Although chillies are a beloved Thai ingredient and used intensively, they, too, are not native to the region, but are introduced from the Americas. Thai cuisine cannot even lay claim on its most essential flavoring ingredient – fish sauce, which really has roots in Mediterranean cuisine. The ancient Romans cherished this salty extract of anchovies and doused a wide variety of dishes with its flavor and aroma. Aside from these notable examples, there are numerous other foreign ingredients, as well as styles of cooking, which have been absorbed into the cuisines of Southeast Asia. Thai food is already “fusion food” and is what it is not because of the individual ingredients, but because of the particular flavor balances that set the cuisine apart from others.

Owing to the country’s auspicious location and her people’s openness, Thai cuisine has seen tremendous changes over the past few centuries. During the sixteenth and seventeenth centuries, booming international maritime trade brought a host of flavor ingredients and cooking styles from around the world, many of which made their way into Thai cooking via the nobility.

On their long, circuitous journey, merchant ships sailing between India, the Spice Islands of the Indonesian archipelago and China would stop by the fabled ports of Ayuthaya in the kingdom then known as Siam. Ayuthaya was an amphibious city, situated on an island formed by the confluence of three rivers, and in its heyday supported a population of over a million, most of whom lived on houseboats along the rivers and their many tributaries. It was a glittering, very cosmopolitan and international city, described by some awed travelers as even more glorious than London and Paris of its day.

Roti and Lamb Massaman Curry

Roti and Lamb Massaman Curry

More than forty nationalities at one time or another resided here, many occupying their own quarters in the city with their own docks. They brought with them ways of cooking from their homeland. Those involved in international commerce traded the spices and foodstuffs they carried on their ships. There was a great exchange of culinary delights and many new and unusual ingredients found their way into Siamese kitchens to be given a distinctly new identity.

It was during this period when chillies were introduced into Asia, brought from the New World by the Portuguese. It took no time for them to become adopted and their extensive use continued through the centuries until now they are inseparable from Thai cuisine. Prior to their arrival, the spiciest ingredient used in Thai cooking was pepper, in the form of white, black and green peppercorns, introduced by Indian immigrants in earlier times. Ironically, it was black pepper which led to the discovery of chillies, as Christopher Columbus sailed west in search for a shorter route to India to obtain this treasured spice in European cooking of his day.

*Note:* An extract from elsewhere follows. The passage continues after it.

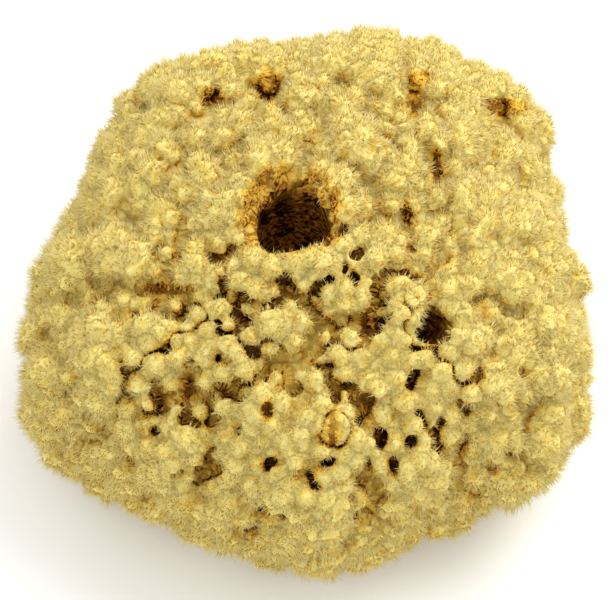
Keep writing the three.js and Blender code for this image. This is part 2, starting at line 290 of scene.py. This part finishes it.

On that voyage, Columbus did not land in India, though he called the people there “Indians,” and did not find black pepper, though he called the fiery chillies there “pepper.” The rest is history.

Aside from the lucrative international maritime trade, spices and flavor ingredients came in through age-old overland trade routes between the Far and Near East. Migration of diverse ethnic cultures at different times in history brought lasting culinary contributions as these peoples settled and became assimilated into the kingdom’s populace. Despite numerous foreign influences, Thai cooking developed on a course that firmly established itself as a distinct cuisine with its own unique combinations and balance of flavors. This development closely reflects the nature of the Thai people themselves, whose easy-going ways and adaptability to outside ideas combine with their resilient independent identity. Since the birth of the nation, Thai people have retained a special ability to hold on to their own unique, independent identity even as they accept and integrate foreign elements into their culture.

Chillies and Tomatoes

Chillies and Tomatoes

Thai cuisine continues to evolve today as the Thai love for variety challenges innovative chefs to experiment with ever-new ingredients from around the world, blending them with native herbs and spices to create dishes that still retain a quintessential Thainess. The cooking of ethnic minorities and of neighboring countries continues to exert tremendous influences. A large number of the ingredients used in Thai cooking have roots outside Southeast Asia, but have become fully assimilated into Thai cuisine and are indispensable in creating the flavor balances uniquely Thai.